As for the EU, it is of course from whence all evil springs. The two together? Well how many derogatory adjectives can you fit in 900 words?

However, unfashionable though it may be to say so, they can be a good thing. No, honestly.

Exhibit A for the defence are financial services commissioner Michel Barnier's proposals for shining a light into the City's dark corners – the price-setting mechanisms for everything from foreign exchange to oil.

These have for years chugged merrily along, with very little scrutiny. They are sometimes rather arcane – for years the gold price was set in a small room at Rothschild. Each of the four banks involved would either raise or lower little union jacks indicating their readiness for the price to be "fixed". That's a rather interesting way of describing the process, if you think about it.

As we now know there's an awful lot of fixing that has been going on with pricing benchmarks in the City, and while the method of setting the gold price may have been quaint and entirely innocent, plenty has been anything but. Starting with Libor interest rates.

Mr Barnier is proposing to change that, with banks set to face fines of up to 10 per cent of turnover if they don't make adequate attempts to prevent bad behaviour around benchmark setting. That's a proper fine that even City banks might take notice of.

Their natural reaction might therefore be to take a hike, but Mr Barnier is also proposing to stop them from walking away from their responsibilities, thus preventing the whole system from falling apart. The problem is national regulators don't like the idea of the EU taking control under the auspices of its shiny new Paris-based banking watchdog. Britain in particular.

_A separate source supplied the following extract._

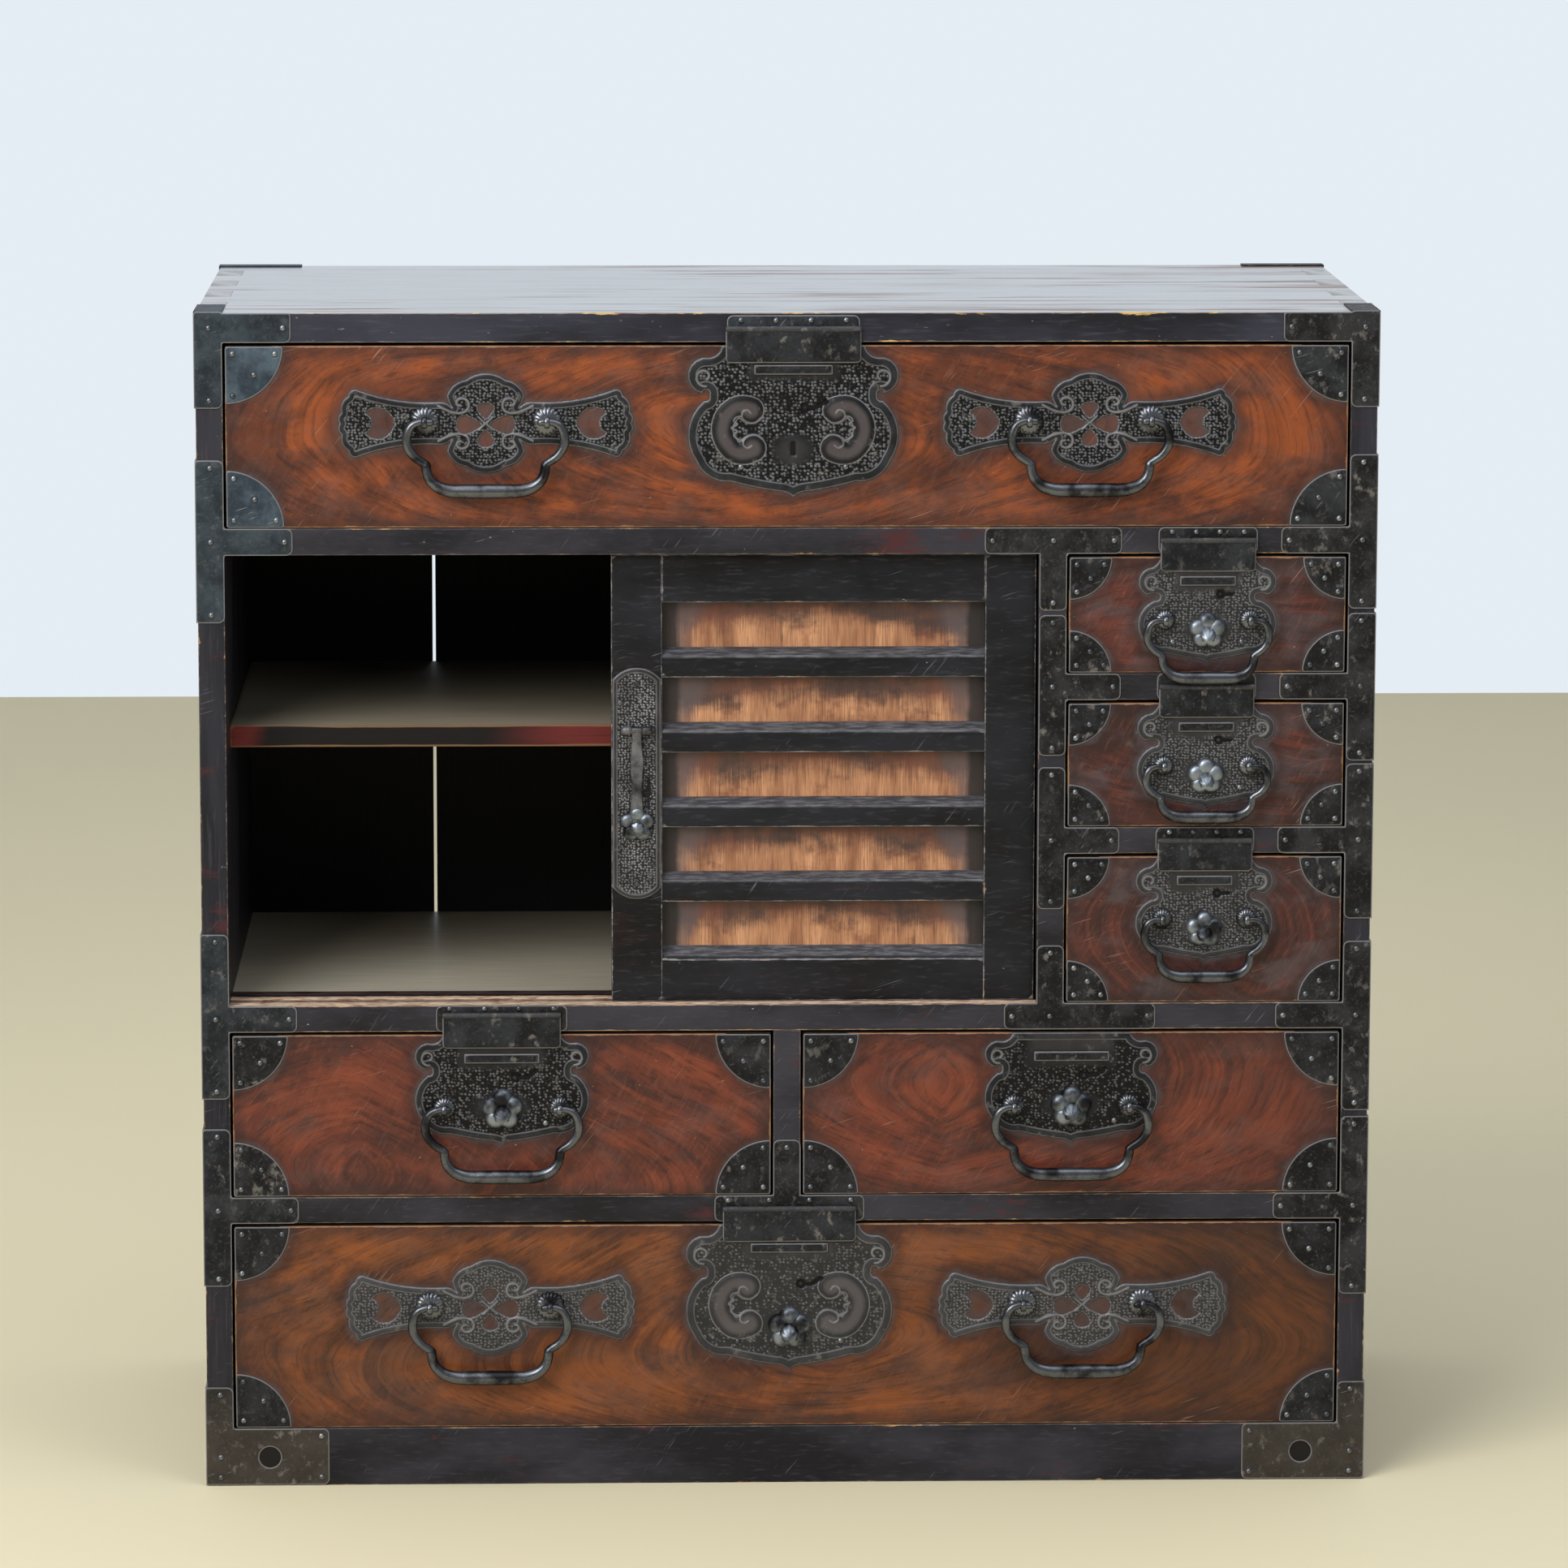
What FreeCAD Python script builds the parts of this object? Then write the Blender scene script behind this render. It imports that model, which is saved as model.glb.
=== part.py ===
import FreeCAD, Part
import math
import os

V = FreeCAD.Vector

# Clothing chest in lacquered wood with wrought iron mounts. All lengths are in millimetres.
# X runs to the right, Y to the back, Z up. The origin is on the floor, under the middle of the carcass.

# Carcass boards
carcass_width = 900.0
carcass_depth = 420.0
side_thickness = 20.5
top_thickness = 22.5
rail_thickness = 20.5
divider_thickness = 21.0
back_thickness = 8.0
back_slit = 2.6
back_slit_from_side = 150.0
back_plank_width = 354.0
base_rail_height = 45.5
base_rail_depth = 22.0
bottom_board_thickness = 18.0
centre_batten_width = 40.0
fingers_per_side = 4
cut_overrun = 5.0

# Bays, from the floor up and from the right inwards
bottom_bay_height = 163.0
middle_bay_height = 130.0
small_bay_heights = (117.0, 99.0, 92.5)
top_bay_height = 142.0
small_bay_width = 216.0
shelf_height = 192.5
shelf_thickness = 17.0
shelf_setback = 60.0

# Sliding doors and their tracks
door_setback = 12.0
door_thickness = 20.0
door_gap = 3.0
door_overlap = 30.0
door_end_gap = 1.5
door_run_gap = 0.4
door_top_gap = 1.5
door_stile_width = 39.0
door_top_rail_height = 37.0
door_bottom_rail_height = 42.0
door_rail_bevel = 9.5
slat_count = 4
slat_height = 22.5
slat_bevel = 6.0
slat_setback = 1.5
door_panel_thickness = 5.0
door_panel_depth = 11.0
door_panel_tongue = 6.0
track_tongue_thickness = 11.0
track_gap = 0.5
bottom_track_depth = 3.0
bottom_tongue_depth = 3.0
top_track_depth = 8.0
top_tongue_depth = 6.5

# Drawers
drawer_setback = 0.6
drawer_side_gap = 1.8
drawer_top_gap = 2.5
drawer_run_gap = 0.4
drawer_length = 398.0
drawer_front_thickness = 18.0
drawer_side_thickness = 10.0
drawer_bottom_thickness = 7.0
drawer_bottom_lift = 3.0
drawer_side_drop = 8.0

# Iron on the frame
iron_thickness = 1.2
strap_corner_radius = 4.5
strap_leg = 54.0
strap_side_leaf = 22.0
arm_reach = 52.0
divider_arm_reach = 42.0
divider_left_reach = 25.0
divider_long_reach = 71.0
middle_plate_reach = 48.0
top_corner_leg = 50.0
bottom_corner_leg = 33.0
bottom_corner_reach = 74.0
corner_hole_diameter = 17.0
corner_hole_inset = 28.0
corner_top_leaf = 62.0
rear_corner_reach = 66.0
rear_corner_leaf = 14.0
floor_clearance = 0.8
left_leg_shares = ((0.97, 0.96), (1.04, 0.97), (1.0, 0.92))
right_leg_shares = ((1.03, 0.79), (0.86, 0.88), (0.91, 0.95), (0.89, 1.2), (1.12, 1.11))
divider_leg_shares = ((0.0, 0.81), (0.84, 0.80), (0.87, 0.80), (0.84, 0.0))

# Nails
nail_radius = 2.3
nail_cap_share = 0.62
nail_inset = 6.0

# Lock plates, keyholes and knobs
plate_thickness = 1.6
corner_plate_thickness = 1.1
bar_height = 7.6
bar_thickness = 2.6
bar_drop = 14.5
keyhole_radius = 3.3
keyhole_pin_radius = 1.5
keyhole_tail_width = 2.2
keyhole_tail_length = 9.5
knob_slot_width = 3.2
knob_slot_length = 11.0
knob_slot_depth = 10.0
knob_slide_gap = 0.3
knob_shank_height = 3.6
knob_stem_radius = 4.0
knob_stem_length = 9.5
knob_stem_tilt = 14.0
petal_count = 5
lock_case_depth = 8.5

# Hasp flaps
flap_thickness = 2.0
flap_gap = 0.4
flap_barrel_radius = 2.3
flap_corner_radius = 3.0

# Handles
handle_plate_length = 224.0
handle_plate_height = 76.0
handle_plate_below_eyes = 1.6
handle_offset = 230.0
handle_post_half = 46.5
rosette_radius = 7.8
rosette_height = 3.6
eye_clearance = 0.1
eye_wall = 2.1
eye_length = 4.2
eye_shank_radius = 2.2
bail_stub = 5.0

# Door lock plate and pull
door_plate_width = 37.0
door_plate_height = 180.0
door_plate_above_middle = -3.5
door_plate_arch = 9.0
door_slot_height = 25.0
pull_width = 11.4
pull_side_gap = 0.4
pull_length = 74.0
pull_thickness = 2.6
pull_gap = 1.2
pull_drop = 48.0
pull_pin_radius = 2.2
pull_ear_width = 3.0
pull_flower_radius = 6.4
pull_petal_radius = 4.6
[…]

So between the leaking of an early draft, and yesterday's official first draft, there have been a few changes. Now national watchdogs will oversee their own benchmarks – so we get Libor, the Belgians get Euribor rates and so on. Where there are disputes they will be settled by a "college of regulators". If that looks messy at best, that's because it is.

It's worth remembering that it's not always Europe which makes the mess. Member states are pretty good at it too, and if this one blows up, it's on them, including Britain.